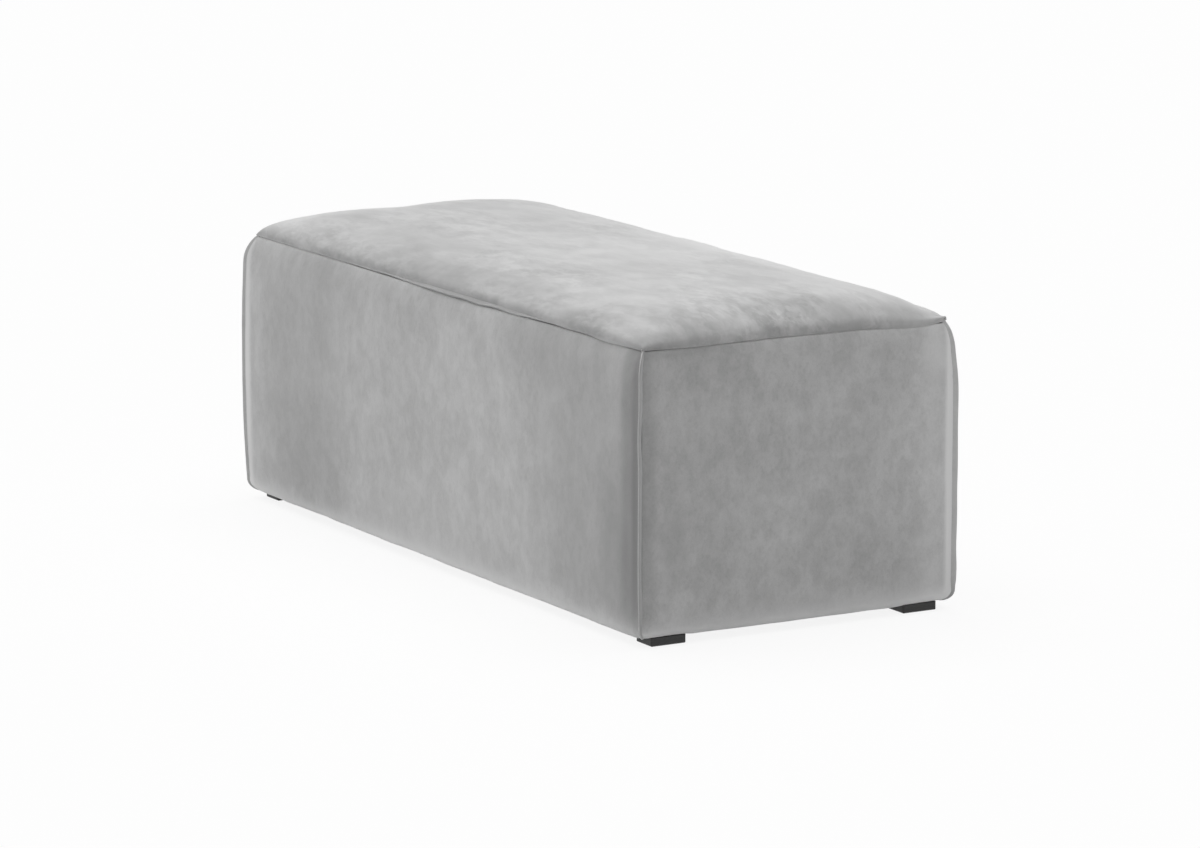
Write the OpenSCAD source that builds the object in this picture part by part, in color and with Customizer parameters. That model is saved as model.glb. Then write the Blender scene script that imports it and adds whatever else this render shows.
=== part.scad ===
// Long rectangular pouf: a timber frame with interlaced elastic webbing, a foam
// seat under a crowned fibre layer, wadding on its four sides, a sewn cover with
// raised seams, a lining underneath and four low plastic feet.
// The origin is on the floor under the middle of the pouf. X runs along its
// length, Y from the front to the back, and Z up.

/* [Overall size] */
// Length over the end panels where they are fullest
body_l = 1190; // [1000:10:1400]
// Depth over the front and back panels where they are fullest
body_w = 508; // [460:4:620]
// Height of the top seam above the floor
seam_h = 410; // [390:5:480]
// Rise of the crowned top above the top seam
crown_h = 42; // [25:1:60]
// Distance from an end over which the top rises to its full height
crown_run_l = 122; // [90:2:200]
// Distance from the front or the back over which the top rises to its full height
crown_run_w = 185; // [120:5:205]
// Power of the crown's curve, where 2 is an ellipse and more is fuller
crown_power = 2.27; // [2:0.01:3]

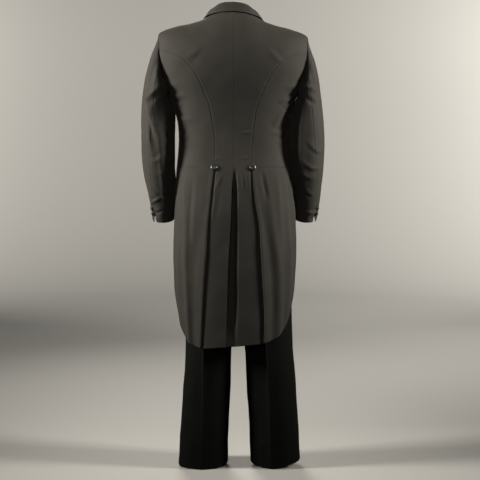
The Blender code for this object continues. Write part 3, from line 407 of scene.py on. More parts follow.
☆ ☆ ☆
— REQUEST —
Please print exactly what appears from the first line of the data through the line with "back, and Z up.", including both of those lines and nothing past them.

— RESPONSE BELOW —
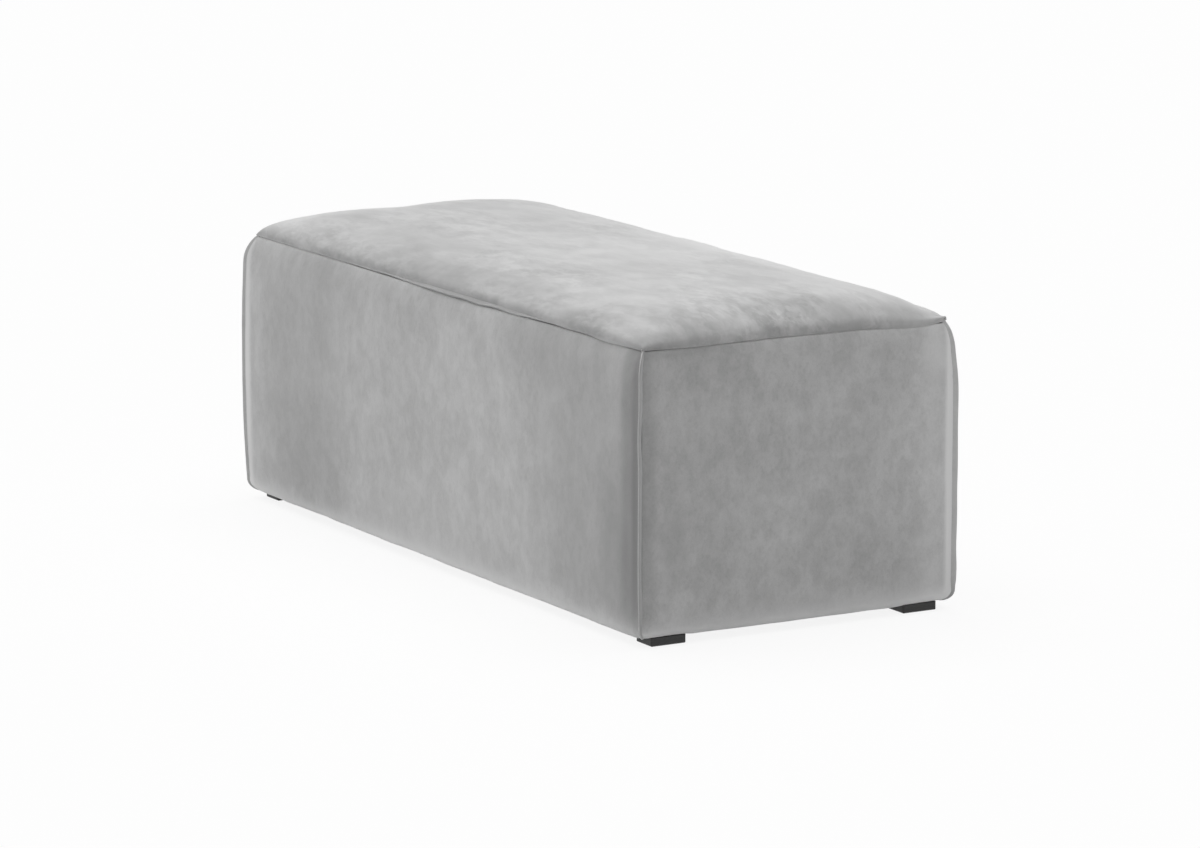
Write the OpenSCAD source that builds the object in this picture part by part, in color and with Customizer parameters. That model is saved as model.glb. Then write the Blender scene script that imports it and adds whatever else this render shows.
=== part.scad ===
// Long rectangular pouf: a timber frame with interlaced elastic webbing, a foam
// seat under a crowned fibre layer, wadding on its four sides, a sewn cover with
// raised seams, a lining underneath and four low plastic feet.
// The origin is on the floor under the middle of the pouf. X runs along its
// length, Y from the front to the back, and Z up.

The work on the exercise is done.